SP: I know! In fact, I actually wrote a script with a scenario just like that, many years ago, and then just found myself in it somehow. It’s very weird.

AVC: There’s a lot of hyper self-awareness in Stories We Tell, as though you’re beating viewers to questions or misgivings they might have. There are times where it feels like you’re providing your own film criticism.

SP: Oh, awesome! [Laughs.] I think it really helps to be totally mortified that you’re making this film in the first place. You’re constantly looking at it, wondering what you’d say if you were reviewing it. “It’s the most narcissistic, self-indulgent piece of crap.” Strangely, I think it was a healthy way to check in on how stupid I thought the film was. And still, I have questions about why I made it, and what it means that it’s out there. It’s odd, every time something great happens to the film—and it’s been an amazing ride—I realize it’s going to have a bigger audience. There’s a moment of catching my breath and wondering if I would have ever made it in the first place if I thought this many people were going to see it.

AVC: Reporters in Canada uncovered a big part of the story, the big reveal, and sat on it for years at your request. I can’t imagine any journalist in this country doing that.

SP: Isn’t that amazing? It really gave me more faith in people. It’s their job! That’s what they do; they find information. It wasn’t just respected film critics who kept this to themselves.
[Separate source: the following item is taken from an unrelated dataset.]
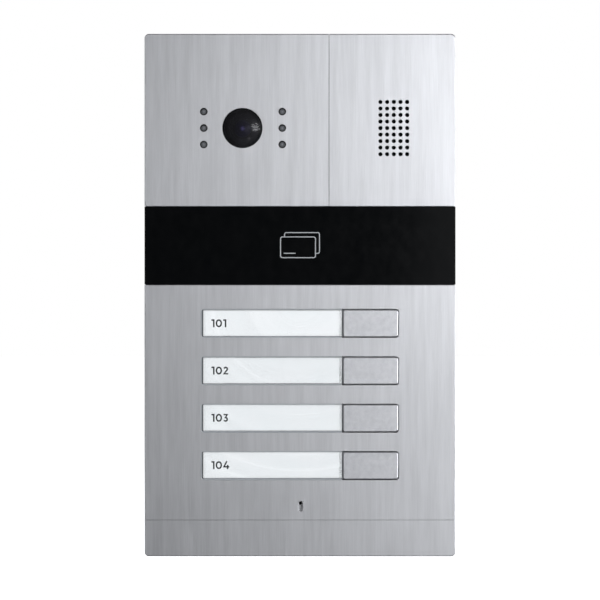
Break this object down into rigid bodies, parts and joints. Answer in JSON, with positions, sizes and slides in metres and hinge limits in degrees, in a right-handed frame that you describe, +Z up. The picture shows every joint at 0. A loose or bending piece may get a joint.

It was people who get paid to write gossip about actors and directors. So I was really grateful. It was very, very decent.

AVC: There are echoes of other movies, and other unconventional approaches to documentary filmmaking, in Stories We Tell. Did you study the work of other directors?

SP: I’m a huge fan of Allan King. But really, I just tried to watch every personal documentary you could possibly imagine. Anything that was about a person’s life. I probably watched a hundred documentaries in a year. The ones that spoke to me, in terms of having some kind of parallel with this film, were The Five Obstructions by Lars Von Trier and F For Fake by Orson Welles. Those were the ones that really had an influence on this film.

AVC: Is it difficult doing the festival circuit with a baby in tow?

SP: No, it’s been very easy. I don’t know why that is. I think it just puts everything in perspective, because what we’re doing here and now is not really that stressful or hard. It’s been really nice. And she’s been having a ball!